Friday, September 30, 2016

Colorado, redux




He was born in the summer of his 27th year
coming home to a place he’d never been before…
John Denver

It was, indeed, the summer of 1977, my twenty-seventh year on the planet, that I first visited Colorado.  Back then all focus was on Rocky Mountain National Park and a backpack trip with my wife and little Jennifer, age four.  Up Roaring River trail to a couple high country backpack camp sites took us away from park traffic and into the quiet, sublime world of pine and aspen.  Such a good time it was. 

And, if the truth be told, my idea of Colorado for many years had been that ‘north of I-70’ variety: green, lovely, and full of magic mountain peaks.  Then about ten years later my buddy Mark Maley invited me to collaborate on his Geology Field Study summer high school trips to the American Southwest to show kids a broad collection of some of the most spectacular exposed rock anywhere in the world.  The high point of those expeditions were long, strenuous hikes down into and out of the Grand Canyon, though Colorado sites played a role in our travels, primarily Great Sand Dunes, Mesa Verdi, and Rocky Mountain National Parks.  

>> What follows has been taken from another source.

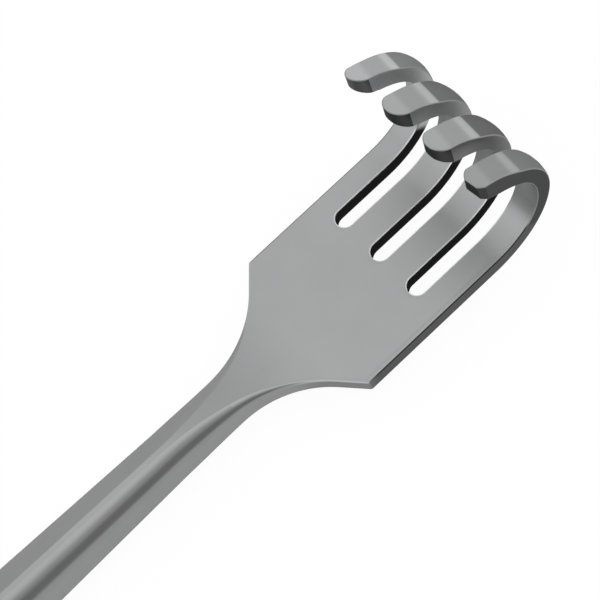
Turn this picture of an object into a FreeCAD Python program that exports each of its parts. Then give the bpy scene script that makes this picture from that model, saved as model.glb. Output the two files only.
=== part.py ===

But it wasn’t until I heard the Paul Winter Consort’s ‘Crestone’ album that a new personal vision of Colorado replaced the first.  I suppose my affection for Paul & his musical crew solidified with his ‘Canyon’ album, recorded just about the time of the first GFS three week expedition.  I used cuts from that album for two-projector slideshows to both remind those young ‘uns who went of their adventure and interest other potential trekkers of what awaited them.  But what really got in my head was that Winter & his consort of fine musicians recorded many of their albums away from the studio and out in wild locations where the ambience of side canyons and natural amphitheaters combined with instruments to capture the essence of truly magnificent places.

Their ‘Crestone’ album won a Grammy back in 2007 and caught my attention soon thereafter.  As with all of Winter’s recorded-on-location albums, I wanted to know more about the venue.  Turned out Crestone is an old mining town on the western skirt of the Sangre de Cristo mountains, not in northern Colorado where much is green, but in the dry, sandy southern San Luis valley, a chunk of real estate locals like to say is ‘the size of Connecticut.’  The recording actually took place at Crestone Lake, high in elevation in the presence of a handful of 14,000 foot peaks.  It didn’t take me long to conjure up the need for a new family trip into that mountain state to see just what Crestone and environs were about.  

If you are a regular reader of The Back Porch blog, all of this might sound familiar.  It was summer 2009, a couple years after the release of the ‘Crestone’ album, that wife Cindy and I headed cross country to hang out in Crestone at the Nada Hermitage there for two weeks to soak up what was offered.  I’m pretty sure I wrote an entry in my newly minted blog every day then, reflecting on what felt important. 

Much life and travel have happened since then.  This week marks my fourth venture into the San Luis, my third with Cindy.  One trip included grandson Noah, family friend Adel, and another good buddy and former student, Bruce.  For that trip we stayed in a rental home, but all other visits have been at Nada.  

Since that time, too, I discovered a former high school teacher I was very fond of and husband had retired about a hour north of Crestone just below the Collegiate Peaks.  Needless to say, visits up that way to the Arkansas valley near Buena Vista were in order.  In fact, Cindy & I fixed dinner for Phyllis just the other evening before we sat and witnessed the first Presidential debate between Hillary Clinton and He Who Must Not Be Named.  Lovely visit it was, too.  

Still, if we learn anything as an aging adult, nothing is so sure as change.  Early this year Phyllis lost her husband to a nasty condition, leaving her and their good dog buddy, Libby, holding down their fort in the mountains.  And just this week we heard that the good people of Nada — the completely overworked three of them — have decided they cannot continue their ministry.  They’ve been in touch with attorneys to figure out the best way to make their exit.  One more year, for sure, but after that only the Lord knows.

Nobody ever said change was easy, even if it opens up new ventures not anticipated.  Such is true for Suzie, Connie, and Eric, our Nada friends.  Same for Phyllis.  Same for Cindy & me.  

But one thing is true:  Colorado’s geological peaks and rivers will remain the same during our brief lifetimes.  We’ll be back to the Sangres, that I truly hope.  When we do, though, we’ll be looking for new adventures.  I trust we’ll find them. 

Today’s elder idea:   A daily practice of listening, watching, and waiting blesses us and the world we live in. 

Anne Silver
from ‘Playing and Praying Our Way to the Stars’
in Nada’s Desert Call, fall 2016

images:  top:  Fall panorama at Ohaver (O’Haver?) Lake (National Forest campground), accessible via Poncha Pass

lower:  Tom & Cindy at Nada with our ‘little house’ in the background.